“Each kind of work has its own season.”
Hesiod, Works and Days

I am convinced that our bodies, and souls, want to move with the rhythm of the seasons. But most of us have professions or callings in which our work does not really vary according to the season. And modern life goes by a schedule that has been largely unhinged from the cycles of the natural world. Perhaps our recreational activities vary with the seasons, but often not our work, the very stuff of our daily lives.

Thus we usually miss out on a basic connection to a deep intentionality in nature.

Yet surely we can tune into the seasons nonetheless; we can receive the gift of a particular season by consciously trying to enter into it.

So how do we enter into winter?
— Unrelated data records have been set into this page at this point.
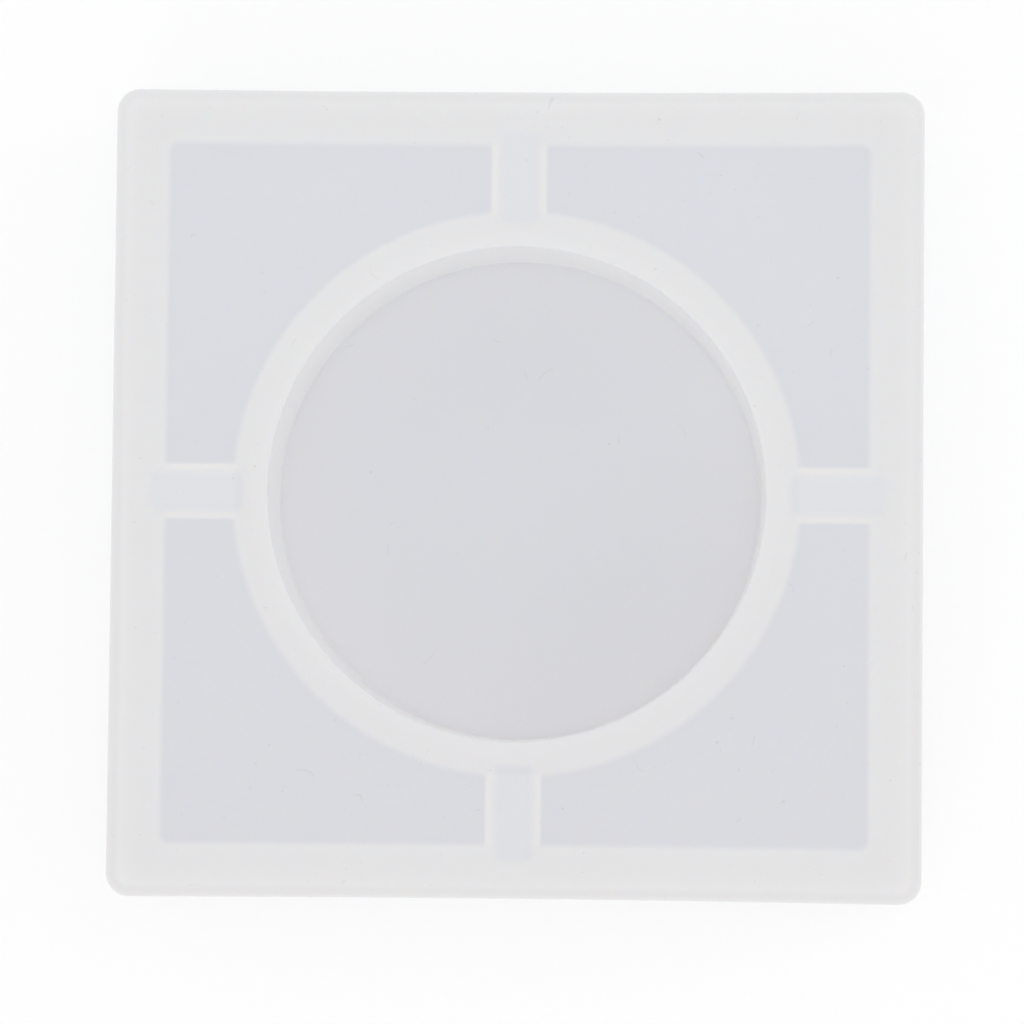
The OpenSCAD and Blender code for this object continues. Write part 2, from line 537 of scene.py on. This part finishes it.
class Shader:
    """Short ways to add nodes to a material and join them."""

    def __init__(self, name):
        self.material = bpy.data.materials.new(name)
        self.material.use_nodes = True
        self.tree = self.material.node_tree
        self.tree.nodes.clear()

    def put(self, node, key, value):
        """Sets one of a node's inputs, or joins it to another node's output."""
        if isinstance(value, bpy.types.NodeSocket):
            self.tree.links.new(value, node.inputs[key])
        else:
            node.inputs[key].default_value = value

    def add(self, kind, inputs=(), **settings):
        """A node with its inputs set or joined, by name or by number."""
        node = self.tree.nodes.new(kind)
        for key, value in settings.items():
            setattr(node, key, value)
        pairs = inputs.items() if isinstance(inputs, dict) else enumerate(inputs)
        for key, value in pairs:
            self.put(node, key, value)
        return node

    def math(self, operation, *values):
        """The result of a sum, product or other operation on numbers."""
        return self.add("ShaderNodeMath", values, operation=operation).outputs[0]

    def both(self, a, b):
        """Where two masks overlap."""
        return self.math("MULTIPLY", a, b)

    def either(self, a, b):
        """Where at least one of two masks is."""
        return self.math("MAXIMUM", a, b)

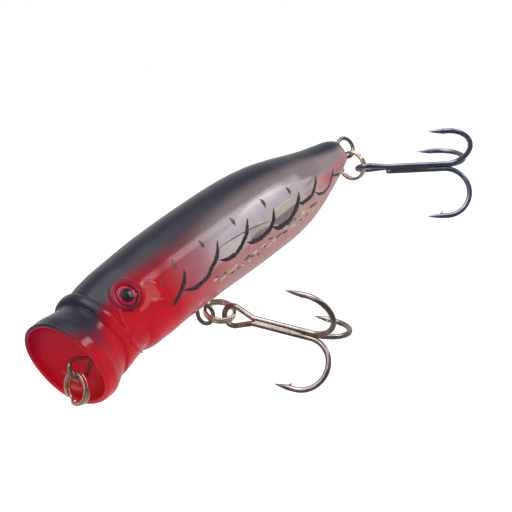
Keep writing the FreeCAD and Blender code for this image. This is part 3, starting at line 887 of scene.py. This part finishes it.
def stroke(points, width, taper=(0.15, 0.4), steps=64, ragged=0.0, lift=0.0):
    """A closed, slightly crowned ribbon of paint lying on the flank."""
    centre = curve_through(points, steps)
    t = np.linspace(0, 1, steps)
    swell = smooth(t, -0.05, taper[0]) * (1 - smooth(t, 1 - taper[1], 1.06))
    half = width / 2 * np.maximum(swell, 0.1)
    place = skin(centre[:, 0], centre[:, 1])
    ahead = np.gradient(place, axis=0)
    normal = surface_normal(centre[:, 0], centre[:, 1])
    across = np.cross(ahead, normal)
    across /= np.linalg.norm(across, axis=1, keepdims=True)
    phase = centre[0, 0] * 3.1
    wobble = {-1: 1 + ragged * np.sin(t * 47 + phase) * np.sin(t * 21), 0: 1.0,
              1: 1 + ragged * np.sin(t * 53 + 2 * phase) * np.cos(t * 17)}
    section = [(-1, -PAINT_SINK), (-0.8, PAINT_LIFT * 0.7), (0, PAINT_LIFT), (0.8, PAINT_LIFT * 0.7),
               (1, -PAINT_SINK), (0, -PAINT_SINK * 2)]
    rings = []
    for share, height in section:
        sideways = share * half * wobble[int(np.sign(share))]
        rings.append(place + across * sideways[:, None] + normal * (height + lift))
    vertices = np.stack(rings, 1).reshape(-1, 3)
    count = len(section)
    ends = [ring_face(0, count), ring_face(steps - 1, count)[::-1]]
    return vertices, band_faces(steps, count) + ends


def scale_marks():
    """The chain of scallops, each rising into a tick."""
    parts = [stroke(FIRST_STROKE, 0.95, (0.12, 0.22), ragged=0.12)]
    for points, width in zip(SCALLOPS, BELLIED):
        parts.append(stroke(points, width, (0.2, 0.16), ragged=0.2))
    return joined(parts)


def leaf_marks():
    """The small leaf-shaped dabs above the scallops and those by the cheek."""
    parts = []
    for x, top, low in LEAVES:
        middle = (top + low) / 2
        parts.append(stroke([(x, top), (x + 0.2, middle), (x - 0.12, low)], 0.85, (0.35, 0.4), 20))
    parts.append(stroke([(20.6, 9.5), (21.0, 5), (21.2, 0.5)], 0.55, (0.4, 0.4), 16))
    brow = [(16.5, 9), (16.9, 14), (18.0, 17.2), (19.2, 16.6), (19.8, 14.4)]
    parts.append(stroke(brow, 0.26, (0.3, 0.3), 24))
    return joined(parts)


DASHES = 34
DASH_START = 31.2
DASH_PITCH = 0.95


def dashes(first, step):
    """Every other one of a broken row of short dashes low on the flank."""
    parts = []
    for k in range(first, DASHES, step):
        x = DASH_START + k * DASH_PITCH + 0.2 * math.sin(5.1 * k)
        a = along(DASH_LINE, x) + 4.4 * math.sin(2.3 * k)
        long = 1.2 + 0.55 * math.sin(3.7 * k)
        slant = 0.9 * math.sin(1.9 * k)
        parts.append(stroke([(x, a + slant), (x + long / 2, a), (x + long, a - slant)],
                            0.44 + 0.1 * math.sin(4.3 * k), (0.1, 0.1), 10, ragged=0.2))
    return joined(parts)


WINDOW_LINE = [(35.4, 1.0), (39.4, 0.2), (43.8, -2.4), (47.6, -7), (49.4, -9.5)]
WINDOWS = [     # corners as (station, angle), in order round each clear window in the foil
    [(51.5, -1.2), (55.9, -0.8), (59.4, -2.2), (58.9, -6.0), (57.6, -10.2), (54.3, -10.6),
     (50.7, -10.4)],
    [(47.6, 2.6), (48.6, -0.6), (50.7, -2.8), (50.2, -7.4), (49.3, -8.6), (48.0, -3.8)],
    [(45.6, -1.6), (47.4, -3.2), (48.8, -9.8), (48.2, -13.0), (46.8, -9.0)],
]


def window_patches():
    parts = []
    for corners in WINDOWS:
        corners = np.array(corners, float)
        middle = corners.mean(0)
        edge = []
        for start, end in zip(corners, np.roll(corners, -1, 0)):
            edge += [start + (end - start) * t for t in np.linspace(0, 1, 9)[:-1]]
        edge = np.array(edge)
        rows = [middle + (edge - middle) * share for share in (0.0, 0.35, 0.7, 0.97, 1.0)]
        lifts = (0.022, 0.022, 0.022, 0.02, -0.03)
        vertices = np.concatenate([skin(r[:, 0], r[:, 1], lift) for r, lift in zip(rows, lifts)])
        count = len(edge)
        faces = band_faces(len(rows), count) + [ring_face(len(rows) - 1, count)]
        parts.append((vertices, faces))
    return joined(parts)


def mirrored(shape, side):
    vertices, faces = shape
    return vertices * (1, side, 1), faces


def add_markings(name, side, materials):
    layers = [
        ("_scale_marks", scale_marks(), "marks"),
        ("_leaf_marks", leaf_marks(), "leaves"),
        ("_pale_dashes", dashes(0, 2), "dashes"),
        ("_olive_dashes", dashes(1, 2), "leaves"),
        ("_foil_windows", window_patches(), "windows"),
        ("_window_line", stroke(WINDOW_LINE, 0.22, (0.3, 0.2), lift=0.004), "leaves"),
    ]
    for suffix, shape, material in layers:
        closed_piece(name + suffix, *mirrored(shape, side), "body", "painted_clear_shell",
                     materials[material])


# ---- eyes ----
def cap(radius, edge, crown, share=1.0, steps=16):
    """A shallow domed profile of (radius, height) pairs from its edge to its middle."""
    turn = np.linspace(0, math.pi / 2, steps)
    profile = [(radius * share * math.cos(t), edge + (crown - edge) * (1 - (share * math.cos(t)) ** 2))
               for t in turn[:-1]]
    return profile + [(0, crown)]


def add_socket(name, place, facing, aft, upward, material):
    """The raised ring round an eye, darker below and behind."""
    middle = (SOCKET_INNER + SOCKET_OUTER) / 2
    half = (SOCKET_OUTER - SOCKET_INNER) / 2
    turn = np.linspace(math.pi, 0, 17)
    crown = [(middle + half * math.cos(t), SOCKET_PROUD - 0.8 * half * (1 - math.sin(t))) for t in turn]
    profile = [(SOCKET_INNER, -0.9)] + crown + [(SOCKET_OUTER + 0.15, -0.8), (SOCKET_INNER, -0.9)]
    vertices, faces = lathe(profile, place, facing)
    offset = vertices - place
    height = offset @ facing
    radial = offset - height[:, None] * facing
    radius = np.linalg.norm(radial, axis=1)
    out = smooth(radius, SOCKET_INNER, SOCKET_OUTER)
    shift = SOCKET_SHIFT[0] * aft + SOCKET_SHIFT[1] * upward
    vertices = vertices + out[:, None] * shift
    low = smooth(-(radial @ upward) + 0.25 * (radial @ aft), 0.2, 2.2)
    colours = mix(SOCKET_PLUM, SOCKET_SHADE, 0.9 * low * (1 - 0.35 * out))
    closed_piece("eye_socket_" + name, vertices, faces, "body", "painted_clear_shell", material, colours)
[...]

What is the point of winter anyway?

I can’t but think of my garden. Under a blanket of mulch right now something special is happening in the soil. In a pause from the more obvious and strenuous work of growing plants, the soil is gathering its strength to start again in earnest. This period is necessary, even if we know not exactly why. A hidden rejuvenation is in process.

We are tempted to want to skip this part. We say, “Oh for spring!” But then, what is spring without winter? Really.

I seek the wisdom to recognize winter for what it is, and so to live in it. This much I know: simply to hold my nose for this part, to bundle up and wish it past, is to miss something that has a reason. There is always a reason.

Perhaps if I am more patient, and look with confidence, I will come to a better understanding of what it is.

Hesiod (8th century B.C.) was a Greek contemporary of Homer, and likewise an epic poet. His Works and Days sketches the year-round work on a homestead.